На Всемирном Русском Народном Соборе 1998 года стоял исключительной духовной, мировоззренческой важности вопрос «Вера и знание». За всю последнюю нашу историю со времен того же Ломоносова впервые собрались вместе ученые и богословы, академики и митрополиты, президент РАН и Святейший Патриарх, руководители страны и предприниматели. Они сказали, что между Верой и знанием, наукой и православием нет антагонизма, а исторические противоречия, столкновения — часто плод лукавых сил, и ныне они должны быть устранены. По-моему, это очень ответственная позиция подлинных заботников Отечества.

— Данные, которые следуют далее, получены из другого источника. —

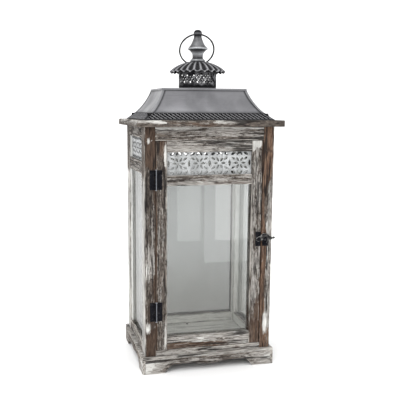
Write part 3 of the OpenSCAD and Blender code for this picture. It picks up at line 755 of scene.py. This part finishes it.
# Width of a foot, then the scalloped edge beside it: height and length of its curve, where its flat
# ends, and how much lower it is in the middle
FOOT_W = 0.027
SCALLOP_H, SCALLOP_L, FLAT_END, SAG = 0.0115, 0.014, 0.03, 0.0032


def skirt_edge(x, reach):
    """The scalloped lower edge, the same curve as the CAD skirts."""
    if x >= reach:
        return 0.0
    if x >= reach - SCALLOP_L:
        return SCALLOP_H * math.sin(math.pi / 2 * (reach - x) / SCALLOP_L)
    if x >= reach - FLAT_END:
        return SCALLOP_H
    return 0.0083 + SAG * (1 - math.cos(math.pi * x / (reach - FLAT_END))) / 2


def build_base():
    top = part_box("base_board")[1].z

    def paint(co):
        within = abs(co[0]) < 0.078 and abs(co[1]) < 0.059 and co[2] > top - 0.001
        return 0.0, 1.5 if within else 0.1

    obj = board("base_board_worn", node_box("base_board"), "x", 5.21, r=0.001, end_r=0.0008,
                paint=paint, butted=False)
    finish_piece(obj, "case", "aged_wood_washed", PALE_WOOD["x"], "base_board")

    def skirt_paint(co):
        corner = max(abs(co[0]) - 0.0945, abs(co[1]) - 0.0755)
        n1 = grain_noise(co, 26, 2.2)
        end = ease(0.055, 0.085, abs(co[0])) if abs(co[1]) > 0.068 else ease(0.05, 0.07, abs(co[1]))
        joint = -1.2 * ease(0.0172, 0.0182, co[2]) if corner < 0.0 else 0.0
        return 0.3 + 0.5 * n1 - 0.3 * end, 0.1 + 0.6 * n1 + 0.5 * end + joint

    for name, axis, total, seed in (("skirt_front", "x", 0.181, 5.6), ("skirt_back", "x", 0.181, 5.9),
                                    ("skirt_left", "y", 0.151, 6.3), ("skirt_right", "y", 0.151, 6.6)):
        box = node_box(name)
        reach = total / 2 - FOOT_W
        obj = board(name + "_worn", box, axis, seed, step=0.002, paint=skirt_paint, butted=False,
                    lower=lambda a, r=reach: skirt_edge(abs(a), r))
        finish_piece(obj, "case", "aged_wood_washed", WOOD[axis], name)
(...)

Почти сразу после того, как Ломоносов стал адъюнктом, ему помимо специального предмета — химии, которым он стал заниматься, было поручено преподавать в академической гимназии физическую географию, минералогию, «стихотворство и штиль российского языка». Стремясь максимально двигать «природных россиян», он постоянно сталкивался с «немцами», особенно с отъявленным русофобом Шумахером. Ломоносов писал: «Шумахеру было опасно происхождение в науках и произвождение в профессоры природных россиян, от которых он уменьшения своей силы больше опасался. Того ради учение и содержание российских студентов было в таком небрежении, по которому ясно оказывалось, что не было у него намерения их допустить к совершенству учения». Как это похоже на нынешних «образованцев»!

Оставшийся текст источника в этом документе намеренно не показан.